Não se sabe como, mas a inominável desgraça ocorreu. Precipitaram-se os acontecimentos. Por todos os recantos surgiam fanáticos e conspiradores.
- Eliminemos os velhos! Acabemos com essa senilidade inútil!
É triste relatar. Que nódoa para o mundo, que ignomínia para a História! A mocidade de Kid-Elin, presa de terrível e hedionda alucinação, exterminou todos os velhos.
Todos, não. Houve um que se salvou da hecatombe. Vivia em Kid-Elin um rapaz chamado Zarmã que tinha por seu pai (homem bastante idoso) uma grande, nobre e sincera afeição. E no dia da execrável revolta escondeu o velho no fundo de um subterrâneo, livrando-o assim de cair em poder dos revoltosos homicidas. Para Zarmã a vida de seu pai era um segredo que ele não ousava revelar a ninguém.
Voltemos, porém, à nossa narrativa. Exterminados os velhos, o país de Kid-Elin passou a ser governado unicamente pelos moços, alegres e inexperientes. Para o cargo de Presidente da República elegeram um jovem de vinte e dois anos; o ministro mais amadurecido pela idade não completara dezoito anos; vários generais eram, apenas, adolescentes; o Supremo Tribunal foi entregue a um mancebo de vinte anos incompletos: da direção do Banco Nacional encarregou-se um novato, que precisamente no dia da posse festejava sua décima quinta primavera!
Os juvenis governantes de Kid-Elin proclamaram com alvoroço a vitória:
- Eis o único país do mundo que não tem velhos! Aqui é a mocidade que governa, resolve e desresolve!
Certas notícias correm pela terra com a rapidez do relâmpago pelo ar. No fim de poucas semanas recebia o mundo a informação do movimento de Kid-Elin.
- Kid-Elin é o país dos jovens! Vamos todos para Kid-Elin.
E as estradas encheram-se de turistas e curiosos que iam em busca da nova República.
Para empanar a esfuziante alegria dos jovens senhores de Kid-Elin verificou-se um fato profundamente inquietante e desagradável. De Beluã (reino vizinho) foi enviada aparatosa embaixada constituída de técnicos, jurisconsultos e economistas. Essa embaixada, ao chegar, procurou o jovem Presidente da República e fê-lo ciente de
sua espinhosa e delicada missão. Tratava-se apenas do seguinte: O reino de Beluã, por seus legítimos representantes, exigia dos moços a devolução imediata de todas as terras que se estendiam para além do rio Helvo.
E o chefe da embaixada exprimiu-se em termos bem claros, sem poesia e sem retórica:
- O governo beluanita, firmado em seus direitos, exige a entrega imediata do território em litígio. - Temos um tratado, nesse sentido, com Kid-Elin. Aqui estão os documentos.

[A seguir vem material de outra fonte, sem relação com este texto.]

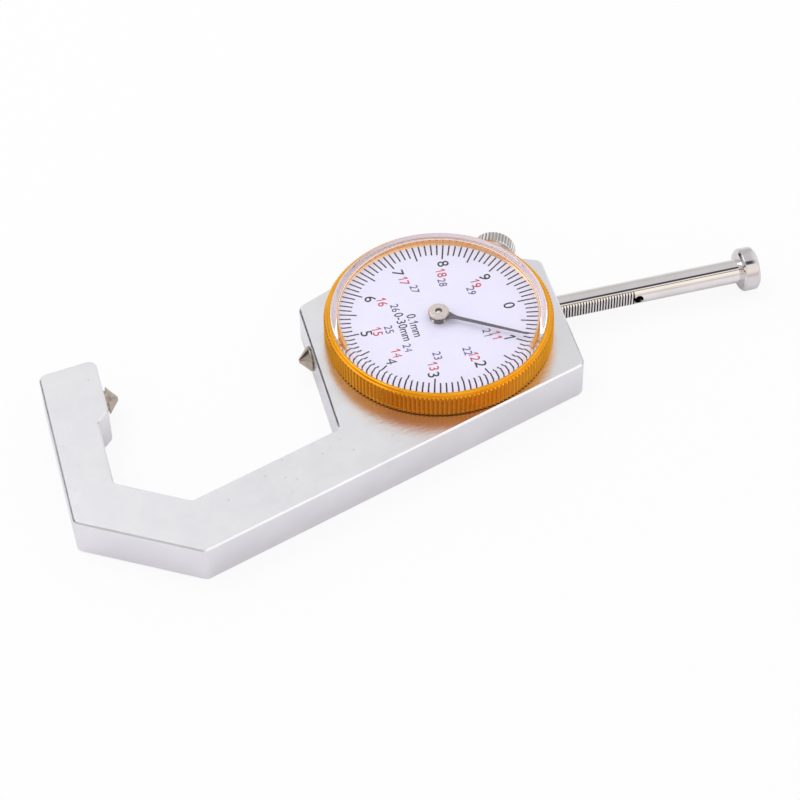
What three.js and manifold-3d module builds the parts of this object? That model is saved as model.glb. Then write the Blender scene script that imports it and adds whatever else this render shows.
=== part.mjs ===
// Dial thickness gauge, in millimetres, +Z up.
// The gauge lies on its back. The origin is on the back plane, right under the pointer's arbor.
// +X runs along the spindle towards its thumb knob, +Z comes out of the dial, +Y points at the lock screw.
// A C-shaped frame holds a fixed cone tip in its arm and carries a sliding rod with a second cone tip.
// Teeth cut along the rod turn a pinion, and the pinion's arbor carries the pointer over the dial.
import * as THREE from 'three'
import { mergeVertices } from 'three/addons/utils/BufferGeometryUtils.js'
import Module from 'manifold-3d'

const wasm = await Module()
wasm.setup()

// Clearances and cutting
const running_clearance = 0.1
const press_clearance = 0.05
const seat_gap = 0.05
const overrun = 1

// Measuring gap and reach
const gap_open = 30.92
const anvil_reach = 2.3
const spindle_reach = 2.1

// Frame, seen from above
const frame_thickness = 7.5
const frame_bottom_round = 0.6
const frame_top_chamfer = 0.2
const body_width = 42.8
const left_shoulder_rise = 8.85
const right_shoulder_rise = 8.35
const shoulder_angle = 23.4
const crown_rise = 14
const arm_width = 7.75
const arm_head_width = 9.8
const arm_head_rise = 6.45
const arm_head_tilt = 7.3
const arm_head_fall = 5.6
const notch_angle = 45
const elbow_run = 18.75
const elbow_drop = 38.6
const diagonal_angle = 31.25
const diagonal_width = 9.45
const bar_angle = 17.5
const bar_width = 10.25
const body_corner_radius = 1.6
const arm_corner_radius = 1.4
const elbow_corner_radius = 1.2
const throat_corner_radius = 0.9
const notch_corner_radius = 0.9

// Spindle rod and its rack
const rod_radius = 2.05
const rod_length = 75.65
const rack_pitch = 0.5
const rack_start = -2
const rack_tooth_count = 74
const rack_root_offset = 1.3
const rack_addendum = 0.16
const tooth_root_clearance = 0.05
const tooth_backlash = 0.05
const pressure_angle = 20
const rack_hole_radius = 0.8
const rack_hole_depth = 1.2
const rod_end_chamfer = 0.15

// Cone tips
const tip_flat_radius = 0.33
const spindle_cone_radius = 2.15
const spindle_cone_length = 1.75
const spindle_cone_rim = 0.2
const anvil_cone_radius = 2.25
const anvil_cone_length = 1.65
const anvil_cone_rim = 0.15
const tip_neck_radius = 1.75
const tip_shank_radius = 1
const tip_shank_length = 4
const spindle_neck_length = 0.3

// Thumb knob
const knob_radius = 3.72
const knob_length = 3
const knob_chamfer = 0.45
const knob_spigot_radius = 1.4
const knob_spigot_length = 1.9

// Pinion arbor
const pinion_tooth_count = 20
const pinion_width = 2.3
const arbor_radius = 0.9
const arbor_waist_radius = 0.75
const arbor_tip_radius = 0.55
const pivot_radius = 0.45
const pivot_length = 0.9
const pocket_radius = 6
const pocket_floor = 1.2
const bush_radius = 1.4
const bush_sink = 0.7
const bush_stand = 0.2

// Hairspring
const hairspring_thickness = 0.16
const hairspring_width = 0.45
const hairspring_turns = 4
const hairspring_inner_radius = 1.75
const hairspring_margin = 1.6
const hairspring_bottom = 6.35
const collet_radius = 1.5
const collet_height = 0.8
const stud_radius = 0.4
const stud_height = 1.2

// Movement bridge
const bridge_screw_wall = 1.5
const bridge_end_margin = 1.5
const bridge_width = 5.6
const bridge_thickness = 1
const bridge_corner_radius = 2.2
const bridge_screw_head_radius = 1.3
const bridge_screw_head_height = 0.6
const bridge_screw_shank_radius = 0.65
const bridge_screw_length = 3.6
const screw_slot_width = 0.35
const screw_slot_depth = 0.25

// Bezel, its wave spring and its retainer
const bezel_radius = 19.2
const bezel_gap = 0.6
const knurl_count = 160
const knurl_depth = 0.32
const knurl_height = 3.3
const knurl_chamfer = 0.3
const bezel_rim_height = 0.55
const bezel_rim_step = 0.28
const bezel_rim_round = 0.2
const bezel_lip_width = 0.5
const bezel_flange_reach = 2.05
const bezel_flange_height = 0.75
const wave_thickness = 0.15
const wave_width = 1.2
const wave_count = 6
const wave_clearance = 0.02
const retainer_width = 3.2
const retainer_lip = 0.8
const retainer_lip_height = 0.4
const retainer_running_gap = 0.3
const retainer_screw_count = 3
const retainer_screw_turn = 0
const retainer_screw_head_radius = 1.3
const retainer_screw_head_height = 0.6
const retainer_screw_shank_radius = 0.7
const retainer_screw_length = 4.2

// Dial and crystal
const dial_thickness = 0.4
const dial_lift = 0.45
const dial_hole_radius = 1.2
const crystal_rim_width = 1
const crystal_clearance = 0.05
const crystal_thickness = 1.1
const crystal_rise = 1.95
const crystal_bevel = 0.6

// Pointer
const hub_radius = 1.5
const hub_cap_radius = 1.78
const hub_cap_height = 0.35
const hub_cap_round = 0.12
const hub_lift = 0.15
const hub_height = 1.05
const hub_recess_depth = 0.1
const needle_rim_gap = 1.4
const needle_thickness = 0.15
const needle_ring_width = 0.2
const needle_root_width = 1.5
const needle_waist_reach = 4.2
const needle_waist_width = 0.62
const needle_tip_width = 0.14
const needle_tail_width = 0.3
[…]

O Presidente, os Ministros e Magistrados de Kid-Elin examinaram os títulos e as escrituras. Tudo parecia claro, líquido, insofismável. A República de Kid-Elin era obrigada a entregar ao seu poderoso vizinho (em virtude de um acordo feito vinte anos antes), léguas e léguas de uma terra dadivosa e rica!
Que fazer? Seria a ruína para o país. Seria a desgraça para os jovens!

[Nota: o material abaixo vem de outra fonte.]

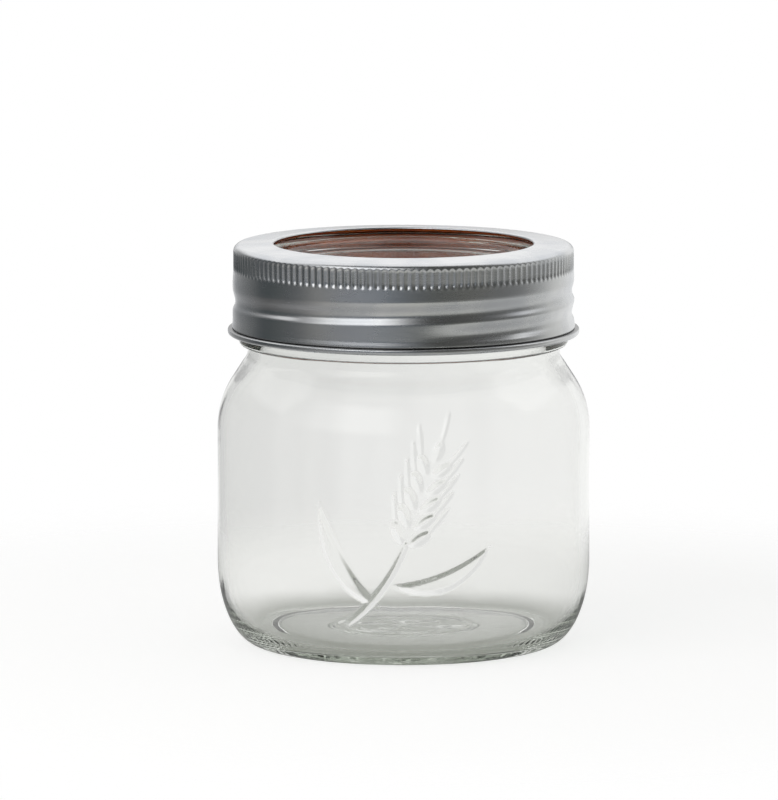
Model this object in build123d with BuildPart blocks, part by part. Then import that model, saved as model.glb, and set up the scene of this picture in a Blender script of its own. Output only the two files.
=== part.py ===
from build123d import *
import os
from math import radians, sqrt, tan

# A half-litre glass preserving jar: a shouldered glass body, a dished glass lid,
# a flat rubber ring between the two, and a knurled metal band that screws them together.
# The jar stands on the XY plane with its axis on +Z. Lengths are in millimetres, angles in degrees.

# Mouth of the glass body: the neck, the body, the lid and the band all follow its radius
finish_radius = 43.9
rim_width = 5.5

# Glass body, outwards from the mouth
jar_height = 103.8
finish_step = 1.8
shoulder_width = 7.9
wall = 2.8
shoulder_angle = 33.0
shoulder_radius = 24.0
neck_fillet = 5.5

# Heel and foot of the glass body
heel_rise = 22.5
heel_run = 10.8
bearing_width = 3.4
push_up = 1.6
push_up_slope = 2.0
floor_height = 6.2
floor_corner = 15.0

# Finish of the glass body: collar bead, straight mouth and flat sealing rim
bore_fillet = 8.0
rim_chamfer = 0.6
collar_bead_radius = 2.5
collar_below_band = 1.55
neck_below_collar = 2.2

# Rubber ring
ring_thickness = 1.6
ring_inset = 0.5

# Glass lid
lid_rim_thickness = 2.2
lid_clearance = 0.8
lid_chamfer = 0.5
lid_glass = 2.5
plug_clearance = 0.5
plug_taper = 0.7
recess_wall_run = 1.3
shelf_depth = 3.4
shelf_width = 5.1
recess_depth = 5.2
recess_slope_run = 3.0

# Screw band, with the room between it and the glass that the thread takes up
thread_room = 1.5
sheet = 0.4
band_height = 24.45
band_corner = 1.75
flat_width = 11.0
hem_depth = 1.1
hem_clearance = 0.9
bead_radius = 0.92
bead_offset = 0.2

# Knurled grip pressed into the screw band
flute_count = 144
flute_radius = 1.0
flute_depth = 0.3
knurl_height = 5.2
knurl_below_corner = 0.3

# Heights of the closure, stacked on the glass rim
ring_top = jar_height + ring_thickness
lid_top = ring_top + lid_rim_thickness
band_top = lid_top + sheet
band_bottom = band_top - band_height

# Radii of the glass body, outwards and inwards from the mouth
neck_radius = finish_radius - finish_step
body_radius = neck_radius + shoulder_width
bore_radius = finish_radius - rim_width

# Radii of the closure, which fits round the mouth and into it
band_inner = finish_radius + thread_room
band_radius = band_inner + sheet
opening_radius = band_radius - flat_width
lid_radius = band_inner - lid_clearance
plug_radius = bore_radius - plug_clearance

# Places on the glass body that follow from the sizes above
foot_radius = body_radius - heel_run
bearing_inner = foot_radius - bearing_width
inner_radius = body_radius - wall
collar_height = band_bottom - collar_below_band
collar_bottom = collar_height - collar_bead_radius
collar_top = collar_height + sqrt(collar_bead_radius**2 - (finish_radius - neck_radius) ** 2)
neck_height = collar_bottom - neck_below_collar
shoulder_slope = tan(radians(shoulder_angle))
shoulder_height = neck_height - (body_radius - neck_radius) / shoulder_slope
inner_shoulder_height = shoulder_height - wall * tan(radians(shoulder_angle / 2))
inner_neck_height = inner_shoulder_height + (inner_radius - bore_radius) / shoulder_slope

# Glass body: its outside and inside close one section that is turned about the axis
with BuildPart() as glass_jar:
    with BuildSketch(Plane.XZ):
        with BuildLine():
            EllipticalCenterArc(
                (foot_radius, heel_rise), heel_run, heel_rise, start_angle=270, arc_size=90
            )
            FilletPolyline(
                (body_radius, heel_rise),
                (body_radius, shoulder_height),
                (neck_radius, neck_height),
                (neck_radius, collar_bottom),
                radius=[shoulder_radius, neck_fillet],
            )
            ThreePointArc(
                (neck_radius, collar_bottom),
                (neck_radius + collar_bead_radius, collar_height),
                (finish_radius, collar_top),
            )
            Polyline(
                (finish_radius, collar_top),
                (finish_radius, jar_height - rim_chamfer),
                (finish_radius - rim_chamfer, jar_height),
                (bore_radius + rim_chamfer, jar_height),
                (bore_radius, jar_height - rim_chamfer),
            )
            FilletPolyline(
                (bore_radius, jar_height - rim_chamfer),
                (bore_radius, inner_neck_height),
                (inner_radius, inner_shoulder_height),
                (inner_radius, floor_height),
                (0, floor_height),
                radius=[bore_fillet, shoulder_radius - wall, floor_corner],
            )
            Polyline(
                (0, floor_height),
                (0, push_up),
                (bearing_inner - push_up_slope, push_up),
                (bearing_inner, 0),
                (foot_radius, 0),
            )
        make_face()
    revolve(axis=Axis.Z)

# Rubber ring: flat, and a little narrower than the glass rim that it lies on
with BuildPart() as sealing_ring:
    with BuildSketch(Plane.XY.offset(jar_height)):
        Circle(finish_radius - ring_inset)
        Circle(bore_radius + ring_inset, mode=Mode.SUBTRACT)
    extrude(amount=ring_thickness)

# Glass lid: a flat rim over the rubber ring, and a dished middle that drops into the mouth
recess_rim_radius = opening_radius + sheet + hem_clearance
shelf_outer_radius = recess_rim_radius - recess_wall_run
shelf_inner_radius = shelf_outer_radius - shelf_width
shelf_height = lid_top - shelf_depth
recess_floor = lid_top - recess_depth
recess_floor_radius = shelf_inner_radius - recess_slope_run

with BuildPart() as lid_insert:
    with BuildSketch(Plane.XZ):
        with BuildLine():
            Polyline(
                (0, recess_floor),
                (recess_floor_radius, recess_floor),
                (shelf_inner_radius, shelf_height),
                (shelf_outer_radius, shelf_height),
                (recess_rim_radius, lid_top),
                (lid_radius - lid_chamfer, lid_top),
                (lid_radius, lid_top - lid_chamfer),
                (lid_radius, ring_top + lid_chamfer),
                (lid_radius - lid_chamfer, ring_top),
                (plug_radius, ring_top),
                (plug_radius - plug_taper, shelf_height - lid_glass),
                (shelf_inner_radius + lid_chamfer, shelf_height - lid_glass),
                (recess_floor_radius + lid_chamfer, recess_floor - lid_glass),
                (0, recess_floor - lid_glass),
                (0, recess_floor),
            )
        make_face()
    revolve(axis=Axis.Z)

# Screw band: one sheet with a turned-down hem, a flat top, a skirt and a tight rolled bead,
# and a thicker grip zone whose flutes stand all round the wall
bead_centre_radius = band_radius + bead_offset
bead_height = band_bottom + bead_radius
knurl_top = band_top - band_corner - knurl_below_corner

with BuildPart() as screw_band:
    with BuildSketch(Plane.XZ):
        with BuildLine():
            sheet_outside = FilletPolyline(
                (opening_radius, band_top - hem_depth),
                (opening_radius, band_top),
                (band_radius, band_top),
                (band_radius, bead_height),
                radius=[0, band_corner],
            )
            offset(sheet_outside, amount=sheet, side=Side.RIGHT)
        make_face()
        with Locations((band_inner, knurl_top)):
            Rectangle(flute_depth, knurl_height, align=Align.MAX)
        with Locations((bead_centre_radius, bead_height)):
            Circle(bead_radius)
    revolve(axis=Axis.Z)
    with BuildSketch(Plane.XY.offset(knurl_top)):
        with PolarLocations(band_radius + flute_radius - flute_depth, flute_count):
            Circle(flute_radius)
    extrude(amount=-knurl_height, mode=Mode.SUBTRACT)

os.makedirs("parts", exist_ok=True)

glass_jar.part.label = "glass_jar"
export_step(glass_jar.part, "parts/glass_jar.step")
sealing_ring.part.label = "sealing_ring"
export_step(sealing_ring.part, "parts/sealing_ring.step")
lid_insert.part.label = "lid_insert"
export_step(lid_insert.part, "parts/lid_insert.step")
screw_band.part.label = "screw_band"
export_step(screw_band.part, "parts/screw_band.step")
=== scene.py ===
"""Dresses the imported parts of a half-litre preserving jar.

A moulded glass jar with a raised wheat sprig, a dished glass lid, a rubber ring and a rolled tinplate
screw band with a gold lacquer inside, on a pale floor in soft studio light. Lengths in this script are
millimetres, and angles are degrees measured about the jar's axis from +X, so the front is at -90.
Meshes are written in metres.
"""

from __future__ import annotations

import logging
import math
from dataclasses import dataclass, field
from enum import Enum

import bpy
import numpy as np
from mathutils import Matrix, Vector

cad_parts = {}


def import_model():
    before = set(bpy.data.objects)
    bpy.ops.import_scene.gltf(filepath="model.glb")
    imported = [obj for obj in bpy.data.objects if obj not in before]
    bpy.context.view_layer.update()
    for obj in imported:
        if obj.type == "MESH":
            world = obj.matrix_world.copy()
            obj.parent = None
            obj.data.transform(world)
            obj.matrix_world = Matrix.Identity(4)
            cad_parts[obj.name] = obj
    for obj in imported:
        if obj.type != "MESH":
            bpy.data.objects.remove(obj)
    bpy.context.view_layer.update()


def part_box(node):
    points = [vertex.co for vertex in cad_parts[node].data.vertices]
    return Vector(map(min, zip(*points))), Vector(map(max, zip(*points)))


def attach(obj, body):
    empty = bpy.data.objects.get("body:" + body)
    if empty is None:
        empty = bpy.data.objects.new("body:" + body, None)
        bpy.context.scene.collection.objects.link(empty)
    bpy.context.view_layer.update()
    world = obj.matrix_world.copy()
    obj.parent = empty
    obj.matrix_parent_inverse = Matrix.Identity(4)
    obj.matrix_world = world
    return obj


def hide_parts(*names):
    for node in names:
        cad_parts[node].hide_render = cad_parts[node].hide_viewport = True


MM = 0.001
TURN = 360.0
FRONT = -90.0
POLE_RADIUS = 1.0
LIGHT_BOUNCES = 24
LOG = logging.getLogger("preserving_jar")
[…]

- Cabe-me, entretanto, desmentir as notícias propaladas pelos vossos agentes e emissários. Posso jurar que a República dos jovens não existe. Tudo mentira! Há velhos, ainda, neste país!
Mas, afinal, que significa isso: - Corda de areia?
Eis o segredo que o Tempo (e só o Tempo) se encarregará de revelar aos jovens. A velhice é um tesouro. Tesouro de sabedoria, clarividência e discrição. Sem o amparo seguro da velhice, a parcela jovem da humanidade estaria perdida e extraviada, pelos descaminhos da vida. É a velhice que sabe onde encontrar essa maravilhosa corda de areia que liga o Passado ao Presente e enlaça o Presente com o Futuro.
E o bondoso e paciente rabi Haggai repetia quarenta vezes falando aos discípulos atentos:
- Lembrai-vos, meus jovens amigos, lembrai-vos sempre da "corda de areia".